Last night I also updated the post with some new numbers from using a dword aligned data structure - including from an optimised assembly implementation. I kept poking after writing the post and knocked another nearly 10% off the time shown.

The assembly implementation only uses ldrd for every access and where needed 16-bit values are extracted by shift/mask (apart from a couple of ldr's where data is padded for alignment). The c version compiles to code that does some ldrh's and calls some routine which doesn't seem necessary, i think for implementing "foo += float < float ? float : float" (looking it up: ___gtesf2), and anyway the format isn't really optimised for C address calculations since it includes the *4 for a float array offset. I will try a more c-friendly format at some point.

The timing is done host side in a way might not be terribly accurate, but it shouldn't be out more than a few (10's?) ms - it brackets a polled mailbox start/complete cycle.

The timing doesn't include copying the (precalculated) data to the shared memory space from the ARM side, but it does include all the dma/loading from system memory to LDS (local data storage). All dma is dwords. The image data dma is not double-buffered yet, but from my timing code it spends only about 33M cycles waiting for it - which is what, 50ms? That is for 1600 32x32xfloat transfers.

One reason i'm looking at viola-jones detection is the algorithm is kinda shitty as far as hardware is concerned (bandwidth intensive, naively cache unfriendly, simd unfriendly), and by thinking about how to fit it onto epiphany i think i ended up with a much better arm version than i started with - so the comparison to the arm version isn't that bad.

Once i've tried a few more things i'll put together a standalone GPL3 demo and upload it somewhere.

Re: Object Detection

PostPosted: Wed Aug 28, 2013 12:15 pm
by notzed
Ahh yeah, so because i kinda forgot about it at first, and then didn't think it would matter as it's such a small amount of memory compared to the rest of the calculation ... i wasn't dmaing in the variance-adjustment data.

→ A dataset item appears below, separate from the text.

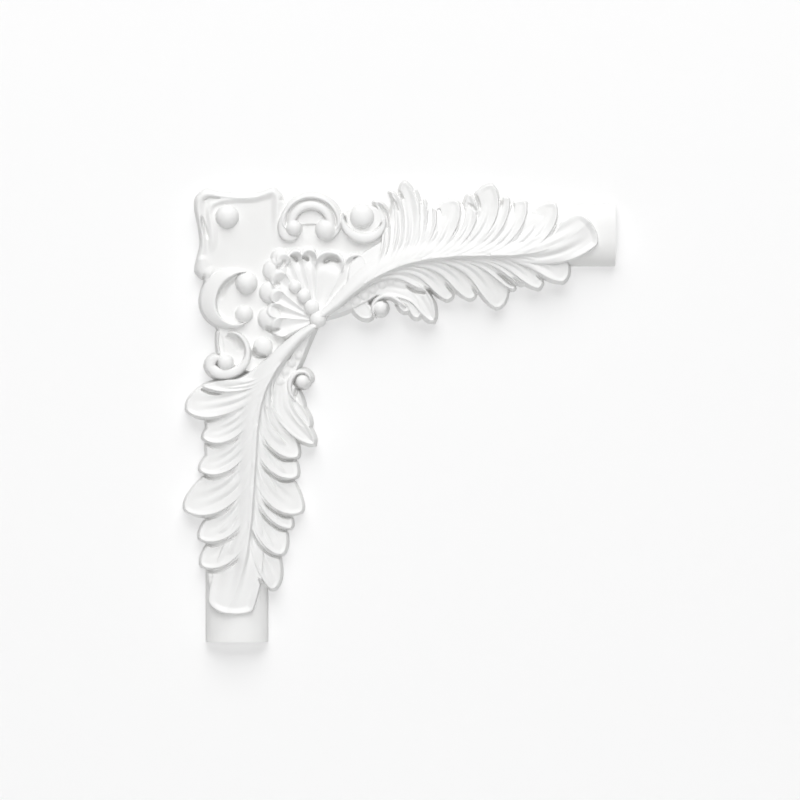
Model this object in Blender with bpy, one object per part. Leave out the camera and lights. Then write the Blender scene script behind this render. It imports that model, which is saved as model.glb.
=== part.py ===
"""Moulding corner: one cast relief joining two runs of panel moulding at a right angle.

Frame: +Z up, the wall is the plane y = 0 and the relief stands towards -Y. The origin is on the wall
where the centre lines of the two runs cross; the top run goes along +X and the side run along -Z.
The front is drawn as heights above the wall, in millimetres for a 44 mm run that stands 14 mm high, and
becomes metres when the mesh is made.
"""
from dataclasses import dataclass
from enum import Enum
from typing import Callable, List, Optional, Sequence, Tuple, Union

import bmesh
import bpy
import numpy as np


# driving sizes in millimetres; everything else is drawn for a 44 mm run that stands 14 mm high
RUN_WIDTH = 44.0            # the panel moulding that the piece continues
RUN_HEIGHT = 14.0
ARM_LENGTH = 264.5          # from the crossing of the centre lines to the square end of the top run
DROP_LENGTH = 284.5         # and to the square end of the side run

MM = 0.001
DRAWN = RUN_WIDTH / 44.0            # real width for each drawn millimetre
DRAWN_DEPTH = RUN_HEIGHT / 14.0     # real depth for each drawn millimetre
BELOW = -3.0                        # drawn level outside the carving, behind the wall
ORNAMENT_REACH = 46.0               # drawn room for the ornament outside the crossing of the centre lines
END_ROOM = 7.5                      # drawn room past each square end

Point = Tuple[float, float]
Grid = np.ndarray


def smooth(t: Grid) -> Grid:
    """Eased step from 0 to 1.

    Args:
        t: Values, where 0 to 1 is the step.

    Returns:
        The eased values.
    """
    t = np.clip(t, 0.0, 1.0)
    return t * t * (3.0 - 2.0 * t)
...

This is a float value which is read once per window location, or approx (512-20)*(512-20)~=242K times ... so ok, maybe it is a fair amount after-all.

After adding a 12x12 dma chained with the image window load: assembly version is under 1s, and the c version is just over 2s.

Yep, 1 epiphany cpu is now beating 1 arm core, even if it took hand-written assembly to do it ...

I also tried a bunch of other stuff like double-buffering and shaved a bit more off it, but it's getting a bit academic and none of the numbers are really verified.

FWIW I tried aborting the read-ahead dma, despite your warning on the other thread. I write 0 to the dma config register immediately followed by the new descriptor. They're writing to the same buffer. It appears to work and shaves another 0.06s off the running time (but as it's very tricky to validate i haven't verified the total calculation; it may just be luck it appears to work with my test case).

Re: Object Detection

PostPosted: Wed Aug 28, 2013 8:25 pm
by LamsonNguyen
This is really nice. Looking forward to the demo!

Re: Object Detection

PostPosted: Fri Aug 30, 2013 3:40 am
by notzed
Made some improvements to memory usage and generality and posted another update about it:

http://a-hackers-craic.blogspot.com.au/2013/08/now-this-looks-better.html

PS the dma-abort hack did end up causing problems, but i found a way to not need it.

Re: Object Detection

PostPosted: Wed Sep 04, 2013 12:19 pm
by notzed
Well this is a problem that just keeps on giving. Another (provisional!) jump in performance - this time simply through better instruction scheduling of just one loop. Although i must say they werre the hardest 33 "lines" of code i've written in a while (just not as sharp as i once was).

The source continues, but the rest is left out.